I wrote that mid-day Saturday. I wrote this at 2:30am that night:
“Well… Leah and I broke up. This is such bullshit.
So I go upstairs to hang out with her family. It’s fine… whatever. Then her parents leave and her older brother, who is gay (that becomes relevant shortly), her newly 21-year old sister, Leah and I head out to downtown. Things started out ok. We got a couple drinks, whatev. Her brother’s BF met up with us. Then we went to a bar where there was a dance party. Leah was stupid drunk and was grinding up on her brother’s BF… just so disrespectful. I don’t care if he’s gay or not. No reason for her to grind her ass on this dude’s cock.

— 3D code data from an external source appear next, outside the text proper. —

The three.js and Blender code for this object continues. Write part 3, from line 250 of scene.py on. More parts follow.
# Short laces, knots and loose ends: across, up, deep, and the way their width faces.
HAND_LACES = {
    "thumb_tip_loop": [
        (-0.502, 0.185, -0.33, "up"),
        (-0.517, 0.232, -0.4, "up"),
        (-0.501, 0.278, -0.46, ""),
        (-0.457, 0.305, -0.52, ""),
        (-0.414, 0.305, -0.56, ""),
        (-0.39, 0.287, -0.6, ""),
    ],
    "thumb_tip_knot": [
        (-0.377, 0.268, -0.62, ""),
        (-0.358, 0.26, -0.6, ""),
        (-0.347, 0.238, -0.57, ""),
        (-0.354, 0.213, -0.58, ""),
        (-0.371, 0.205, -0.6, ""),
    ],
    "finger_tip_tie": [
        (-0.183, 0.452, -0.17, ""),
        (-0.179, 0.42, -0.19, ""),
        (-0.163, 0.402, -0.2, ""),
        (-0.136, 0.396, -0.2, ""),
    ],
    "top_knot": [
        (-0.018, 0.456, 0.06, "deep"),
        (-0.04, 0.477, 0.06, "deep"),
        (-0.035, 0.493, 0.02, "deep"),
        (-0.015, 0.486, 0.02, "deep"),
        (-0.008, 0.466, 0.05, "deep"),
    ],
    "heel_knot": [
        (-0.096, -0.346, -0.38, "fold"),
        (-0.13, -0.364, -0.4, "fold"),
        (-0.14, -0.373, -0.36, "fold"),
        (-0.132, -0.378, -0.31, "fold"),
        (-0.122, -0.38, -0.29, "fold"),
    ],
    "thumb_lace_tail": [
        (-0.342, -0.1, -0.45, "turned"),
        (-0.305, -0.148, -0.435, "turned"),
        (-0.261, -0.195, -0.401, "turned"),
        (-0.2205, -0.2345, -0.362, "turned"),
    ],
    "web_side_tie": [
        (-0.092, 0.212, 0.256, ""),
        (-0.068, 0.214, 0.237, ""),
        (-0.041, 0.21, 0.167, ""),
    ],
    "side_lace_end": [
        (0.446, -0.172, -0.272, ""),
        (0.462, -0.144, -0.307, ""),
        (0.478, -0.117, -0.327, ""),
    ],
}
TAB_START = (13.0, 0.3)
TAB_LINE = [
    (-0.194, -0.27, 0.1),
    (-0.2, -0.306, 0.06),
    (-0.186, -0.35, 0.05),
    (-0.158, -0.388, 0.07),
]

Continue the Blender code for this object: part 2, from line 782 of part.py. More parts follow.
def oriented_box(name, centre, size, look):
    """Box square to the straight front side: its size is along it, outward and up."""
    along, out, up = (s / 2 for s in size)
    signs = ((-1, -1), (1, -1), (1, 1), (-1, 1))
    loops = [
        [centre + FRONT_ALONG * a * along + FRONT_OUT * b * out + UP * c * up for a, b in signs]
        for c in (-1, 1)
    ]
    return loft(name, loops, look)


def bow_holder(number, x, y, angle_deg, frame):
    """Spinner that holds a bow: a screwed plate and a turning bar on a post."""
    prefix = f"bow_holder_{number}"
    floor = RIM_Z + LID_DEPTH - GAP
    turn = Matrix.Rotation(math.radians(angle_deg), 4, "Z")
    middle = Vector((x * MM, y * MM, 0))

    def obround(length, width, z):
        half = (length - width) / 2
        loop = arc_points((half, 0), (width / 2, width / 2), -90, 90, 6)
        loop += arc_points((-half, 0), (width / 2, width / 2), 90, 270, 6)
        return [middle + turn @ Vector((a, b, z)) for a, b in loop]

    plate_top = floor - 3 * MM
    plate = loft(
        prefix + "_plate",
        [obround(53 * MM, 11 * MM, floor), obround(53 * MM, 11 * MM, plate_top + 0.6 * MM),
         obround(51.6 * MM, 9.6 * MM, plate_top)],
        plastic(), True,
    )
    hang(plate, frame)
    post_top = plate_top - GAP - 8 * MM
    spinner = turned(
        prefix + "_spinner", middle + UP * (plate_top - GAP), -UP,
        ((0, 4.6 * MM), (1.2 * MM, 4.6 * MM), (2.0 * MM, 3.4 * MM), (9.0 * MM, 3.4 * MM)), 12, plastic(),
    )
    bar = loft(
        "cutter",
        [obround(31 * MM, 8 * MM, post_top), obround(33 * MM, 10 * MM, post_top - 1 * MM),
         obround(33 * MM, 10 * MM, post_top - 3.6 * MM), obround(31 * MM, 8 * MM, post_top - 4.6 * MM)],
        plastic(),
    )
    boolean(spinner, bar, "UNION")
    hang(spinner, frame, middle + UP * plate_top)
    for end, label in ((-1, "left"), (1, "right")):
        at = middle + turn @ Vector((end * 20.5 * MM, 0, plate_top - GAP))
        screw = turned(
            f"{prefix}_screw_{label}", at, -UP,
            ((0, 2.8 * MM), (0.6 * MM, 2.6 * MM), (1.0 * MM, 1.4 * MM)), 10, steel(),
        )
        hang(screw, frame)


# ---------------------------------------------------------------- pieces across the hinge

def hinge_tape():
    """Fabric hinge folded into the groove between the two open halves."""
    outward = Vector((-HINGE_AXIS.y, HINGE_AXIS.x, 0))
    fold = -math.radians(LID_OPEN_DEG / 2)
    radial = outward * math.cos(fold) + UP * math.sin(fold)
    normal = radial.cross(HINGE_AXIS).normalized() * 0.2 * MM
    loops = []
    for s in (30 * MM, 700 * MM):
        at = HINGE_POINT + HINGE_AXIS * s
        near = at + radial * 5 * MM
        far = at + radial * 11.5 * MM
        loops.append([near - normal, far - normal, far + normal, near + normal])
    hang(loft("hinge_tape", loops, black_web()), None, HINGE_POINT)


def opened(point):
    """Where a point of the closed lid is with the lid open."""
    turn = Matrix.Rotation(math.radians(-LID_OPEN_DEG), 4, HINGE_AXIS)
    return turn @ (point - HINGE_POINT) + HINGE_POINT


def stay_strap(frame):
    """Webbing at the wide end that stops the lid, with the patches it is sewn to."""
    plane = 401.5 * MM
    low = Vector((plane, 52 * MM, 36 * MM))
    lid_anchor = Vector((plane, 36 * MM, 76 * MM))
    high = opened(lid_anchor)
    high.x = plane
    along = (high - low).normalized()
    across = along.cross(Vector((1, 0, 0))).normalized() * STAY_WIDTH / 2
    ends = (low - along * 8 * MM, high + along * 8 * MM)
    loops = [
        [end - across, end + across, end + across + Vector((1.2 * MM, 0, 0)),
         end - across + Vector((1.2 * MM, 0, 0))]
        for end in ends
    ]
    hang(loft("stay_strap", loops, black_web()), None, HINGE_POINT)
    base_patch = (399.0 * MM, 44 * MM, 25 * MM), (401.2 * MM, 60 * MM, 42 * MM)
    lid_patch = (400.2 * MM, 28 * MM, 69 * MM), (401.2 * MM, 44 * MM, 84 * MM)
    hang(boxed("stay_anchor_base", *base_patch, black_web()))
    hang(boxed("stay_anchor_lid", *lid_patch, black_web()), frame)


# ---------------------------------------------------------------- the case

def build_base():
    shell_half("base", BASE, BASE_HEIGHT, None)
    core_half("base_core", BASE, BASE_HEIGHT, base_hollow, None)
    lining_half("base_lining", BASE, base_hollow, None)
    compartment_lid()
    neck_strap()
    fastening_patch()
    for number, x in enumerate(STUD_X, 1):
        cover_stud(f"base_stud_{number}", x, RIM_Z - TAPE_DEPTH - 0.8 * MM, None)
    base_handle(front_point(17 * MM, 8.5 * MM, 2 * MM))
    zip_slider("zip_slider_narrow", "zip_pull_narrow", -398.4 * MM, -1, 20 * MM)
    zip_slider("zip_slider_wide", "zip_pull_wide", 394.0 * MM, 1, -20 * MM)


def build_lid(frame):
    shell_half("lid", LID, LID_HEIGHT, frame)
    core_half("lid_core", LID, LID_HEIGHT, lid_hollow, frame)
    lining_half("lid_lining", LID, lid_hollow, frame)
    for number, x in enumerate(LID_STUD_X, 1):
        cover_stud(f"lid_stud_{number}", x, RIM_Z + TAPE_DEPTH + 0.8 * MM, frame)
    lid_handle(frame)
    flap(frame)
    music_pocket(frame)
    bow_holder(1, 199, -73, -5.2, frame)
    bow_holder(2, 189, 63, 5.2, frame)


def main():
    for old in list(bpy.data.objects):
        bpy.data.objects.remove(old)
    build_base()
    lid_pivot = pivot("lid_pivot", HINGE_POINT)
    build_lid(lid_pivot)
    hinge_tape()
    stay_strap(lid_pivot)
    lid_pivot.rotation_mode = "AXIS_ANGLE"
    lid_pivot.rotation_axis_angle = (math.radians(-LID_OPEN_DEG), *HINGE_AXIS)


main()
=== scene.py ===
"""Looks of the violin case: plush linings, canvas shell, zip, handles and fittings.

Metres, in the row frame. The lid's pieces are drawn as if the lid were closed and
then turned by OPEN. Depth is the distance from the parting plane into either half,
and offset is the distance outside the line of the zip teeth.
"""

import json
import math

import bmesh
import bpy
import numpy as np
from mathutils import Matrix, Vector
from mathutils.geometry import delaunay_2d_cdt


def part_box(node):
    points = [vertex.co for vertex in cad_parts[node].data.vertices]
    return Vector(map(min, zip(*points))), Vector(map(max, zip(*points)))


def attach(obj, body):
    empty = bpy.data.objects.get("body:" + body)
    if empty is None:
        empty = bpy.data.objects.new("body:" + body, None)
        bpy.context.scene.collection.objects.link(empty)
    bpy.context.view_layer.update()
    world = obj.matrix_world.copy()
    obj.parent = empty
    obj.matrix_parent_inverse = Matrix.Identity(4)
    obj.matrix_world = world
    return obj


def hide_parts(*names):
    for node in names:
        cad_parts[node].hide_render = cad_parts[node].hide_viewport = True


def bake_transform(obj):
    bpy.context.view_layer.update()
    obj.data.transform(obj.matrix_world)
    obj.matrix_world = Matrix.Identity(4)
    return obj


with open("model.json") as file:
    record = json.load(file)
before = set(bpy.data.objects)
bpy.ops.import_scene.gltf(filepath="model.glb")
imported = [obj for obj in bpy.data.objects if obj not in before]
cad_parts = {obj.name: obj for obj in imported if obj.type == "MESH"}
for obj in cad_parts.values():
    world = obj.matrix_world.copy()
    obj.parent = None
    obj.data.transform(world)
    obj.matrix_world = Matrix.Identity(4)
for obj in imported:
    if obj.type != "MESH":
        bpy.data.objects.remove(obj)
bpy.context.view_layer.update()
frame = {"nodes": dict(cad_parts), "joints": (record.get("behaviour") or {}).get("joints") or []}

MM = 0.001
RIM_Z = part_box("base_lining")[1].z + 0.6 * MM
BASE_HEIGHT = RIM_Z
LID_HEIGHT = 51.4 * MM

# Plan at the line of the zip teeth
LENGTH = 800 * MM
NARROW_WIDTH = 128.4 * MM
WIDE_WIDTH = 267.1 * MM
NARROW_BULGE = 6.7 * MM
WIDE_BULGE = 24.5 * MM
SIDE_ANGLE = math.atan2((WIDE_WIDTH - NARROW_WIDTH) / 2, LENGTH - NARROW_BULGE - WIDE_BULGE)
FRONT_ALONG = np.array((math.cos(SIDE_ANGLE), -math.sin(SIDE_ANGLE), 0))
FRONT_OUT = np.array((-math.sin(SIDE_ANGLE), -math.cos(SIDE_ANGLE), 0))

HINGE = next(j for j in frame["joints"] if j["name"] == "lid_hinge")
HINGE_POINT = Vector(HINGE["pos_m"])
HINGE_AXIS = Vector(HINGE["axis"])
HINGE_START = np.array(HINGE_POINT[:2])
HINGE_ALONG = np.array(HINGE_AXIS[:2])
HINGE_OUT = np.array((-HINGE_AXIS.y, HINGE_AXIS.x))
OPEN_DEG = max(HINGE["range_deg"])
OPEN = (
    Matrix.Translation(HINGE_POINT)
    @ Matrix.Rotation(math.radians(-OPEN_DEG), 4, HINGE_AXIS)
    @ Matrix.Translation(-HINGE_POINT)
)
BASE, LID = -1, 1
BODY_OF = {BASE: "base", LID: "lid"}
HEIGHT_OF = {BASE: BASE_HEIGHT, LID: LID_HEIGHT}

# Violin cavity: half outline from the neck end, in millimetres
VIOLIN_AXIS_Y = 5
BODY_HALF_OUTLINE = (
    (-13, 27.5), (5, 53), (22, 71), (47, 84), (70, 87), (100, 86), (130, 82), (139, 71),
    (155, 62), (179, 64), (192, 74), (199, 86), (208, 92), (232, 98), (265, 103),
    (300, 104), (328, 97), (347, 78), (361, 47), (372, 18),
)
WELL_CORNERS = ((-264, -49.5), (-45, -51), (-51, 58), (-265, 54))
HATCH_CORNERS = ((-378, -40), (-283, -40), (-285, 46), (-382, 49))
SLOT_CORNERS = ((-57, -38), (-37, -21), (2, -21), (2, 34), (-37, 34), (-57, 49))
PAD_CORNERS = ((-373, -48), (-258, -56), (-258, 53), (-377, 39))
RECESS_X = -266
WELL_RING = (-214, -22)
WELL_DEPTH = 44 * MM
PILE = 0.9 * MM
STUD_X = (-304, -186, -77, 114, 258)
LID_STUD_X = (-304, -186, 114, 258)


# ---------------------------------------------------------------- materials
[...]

Then, as we’re walking down the street Leah starts smoking her brother’s cigarette… so unattractive. Then, her brother suggests a male strip club, and Leah is super pumped about it. I voiced over and over that I did not want to go and was uncomfortable with it, but she was the most pumped of all to go. At that point, I had never been less attracted to Leah. Right as I stepped foot into the strip club, I knew it was over.
How fucking disrespectful can she be in one week? Acting like a robot to me this whole week after telling me she loved me, and then this bullshit tonight… unbelievable. Un-fucking-believable. As I was sitting in the club, I just kept looking at her, looking away and shaking my head.

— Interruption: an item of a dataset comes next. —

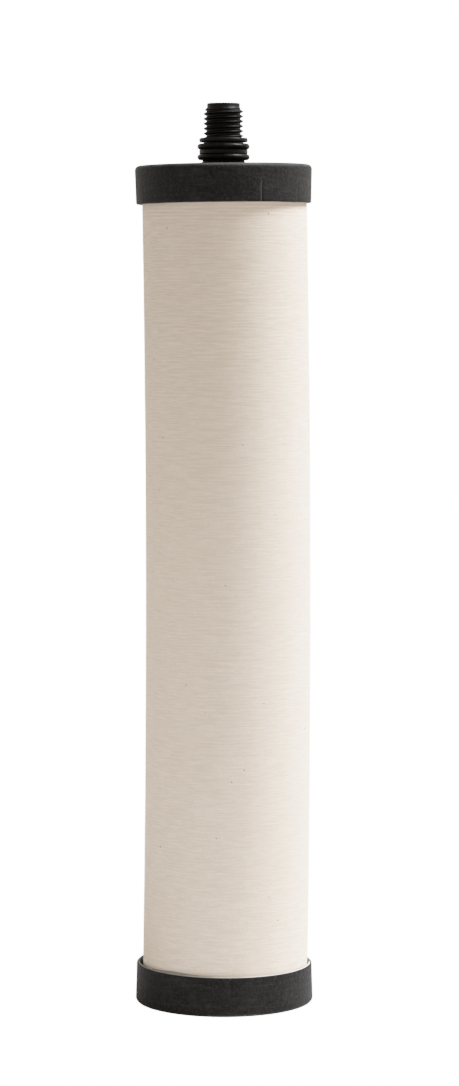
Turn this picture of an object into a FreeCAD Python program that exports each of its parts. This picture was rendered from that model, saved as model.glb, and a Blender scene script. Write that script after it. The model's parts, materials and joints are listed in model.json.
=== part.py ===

When we got back home and got out of the cab, I asked if she could give her keys to her sister and come talk with me in my apartment for a minute. When we got in there I told her that she really disrespected me and that I deserve to be treated better. I said that I’ve always been good to her and that I wasn’t getting it back. I said that I don’t deserve this and that I can’t be with someone who would treat me this way. I asked if she had anything to say and she said no, so I opened the door and she left.
So now I’m sitting on my couch, playing my ‘sad’ music (Continuum album by John Mayer), and just so bummed out about this. I do deserve better. I’m very happy I got to see this side of her less than three months into dating instead of taking over four years like it did with Stacy.
Overall, this is too bad… too too bad.”
It was almost as if she did everything she could that night to piss me off. Like it was on purpose. I sat there that night just saying, “What the fuck,” over and over in my head.